Mahi Sidda

Overview

The Offline Study Assistant (OSA) is a fully offline, on-device LLM-powered study companion designed to run on resource-constrained Android smartphones without any cloud or internet dependency.

The system enables students to ask questions, summarize textbook excerpts, and receive concise explanations entirely on device, prioritizing privacy, low latency, and real-world usability. OSA demonstrates that practical LLM inference is feasible on mid-range consumer hardware through careful model selection, fine-tuning, and systems-level optimization.

Problem Statement

How can a resource effective mobile device run a study assistant that is viable and efficient without access to the internet?

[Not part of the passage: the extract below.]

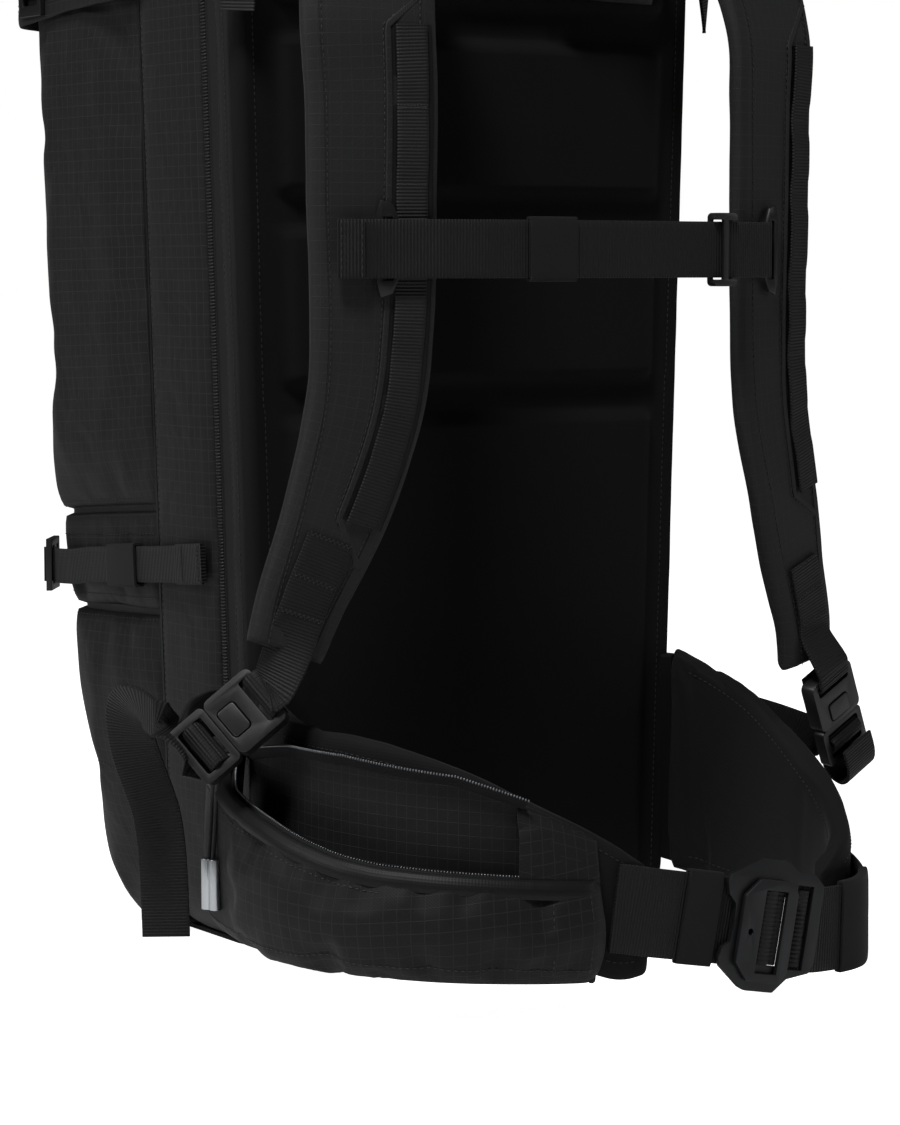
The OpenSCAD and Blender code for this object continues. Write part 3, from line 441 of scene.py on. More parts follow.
def settle(obj, pinned, pressure=4.0, growth=0.02, cap=8.0, stiff=6.0):
    """Cloth under pressure, pinned where it is sewn, with no gravity. cap is the furthest move."""
    start = np.array([v.co for v in obj.data.vertices])
    group = obj.vertex_groups.new(name="sewn")
    back_points = start / MM - (0.0, BACK_Y, 0.0)
    held = [i for i, p in enumerate(back_points) if pinned(p)]
    group.add(held, 1.0, "REPLACE")
    cloth = obj.modifiers.new("settle", "CLOTH")
    cloth.settings.quality = 6
    cloth.settings.mass = 0.25
    cloth.settings.tension_stiffness = 12
    cloth.settings.compression_stiffness = 12
    cloth.settings.bending_stiffness = stiff
    cloth.settings.use_pressure = True
    cloth.settings.uniform_pressure_force = pressure
    cloth.settings.shrink_min = -growth
    cloth.settings.vertex_group_mass = "sewn"
    cloth.settings.effector_weights.gravity = 0.0
    cloth.collision_settings.use_collision = False
    cloth.point_cache.frame_start = 1
    cloth.point_cache.frame_end = 20
    for step in range(1, 21):
        scene.frame_set(step)
    evaluated = obj.evaluated_get(bpy.context.evaluated_depsgraph_get())
    ended = np.array([v.co for v in evaluated.data.vertices])
    obj.modifiers.clear()
    scene.frame_set(1)
    move = ended - start
    far = np.linalg.norm(move, axis=1, keepdims=True)
    move *= np.minimum(1.0, cap * MM / np.maximum(far, 1e-9))
    obj.data.vertices.foreach_set("co", (start + move).astype(np.float32).ravel())
    obj.data.update()
    obj.vertex_groups.clear()
    return obj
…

OSA addresses this gap by delivering a local-only LLM inference pipeline optimized for mobile CPUs, enabling always-available AI assistance without external dependencies.

Technical Approach

Model Selection & Fine-Tuning

Base model: Llama-3.2-1B-Instruct
Fine-tuned using QLoRA (PEFT) to align the model with:

Concise, student-friendly explanations
Strict "answer-from-excerpt" behavior for study tasks

Trained on a curated mix of instruction and summarization datasets (SQuAD2.0, CNN/DailyMail, Alpaca, OASST, EduQG)

Quantization & Inference

Quantized to Q4_K_M (4-bit) GGUF format for efficient CPU-only inference
Deployed using llama.cpp optimized for ARM architectures
Context window capped at 512 tokens to balance memory, latency, and answer quality

Android Inference Stack

Jetpack Compose UI with streaming token output
JNI bridge connecting Kotlin UI to native C++ inference code
Local persistence using SQLite / Room DB
No server, no cloud APIs, no network access at inference time

Performance & Optimization

Through iterative benchmarking and tuning on a Snapdragon 720G device:

Time-to-first-token reduced from 2.8 minutes → <15 seconds
End-to-end response latency reduced from 11.7 minutes → <30 seconds
Generation speed improved from 0.3 → 8.2 tokens/sec (~27× speedup)

Evaluation & Benchmarking

A custom benchmarking pipeline was built using:

ADB + llama.cpp CLI
Fixed prompt sets and output lengths
Metrics captured: latency, throughput, memory usage (PSS), battery drain, and temperature rise

Results were logged and analyzed to identify Pareto-optimal configurations balancing speed, accuracy, and device stability.

Key Features

Fully offline, privacy-preserving AI assistant
CPU-only inference on mid-range Android devices
Concise explanations and excerpt-grounded answers
Streaming responses for improved UX
No cloud cost, no data leakage, no network dependency

Current Status

OSA is an active research and engineering project exploring the limits of on-device LLM deployment for education. Ongoing work includes further latency reduction, UX refinements, and evaluation on lower-powered hardware.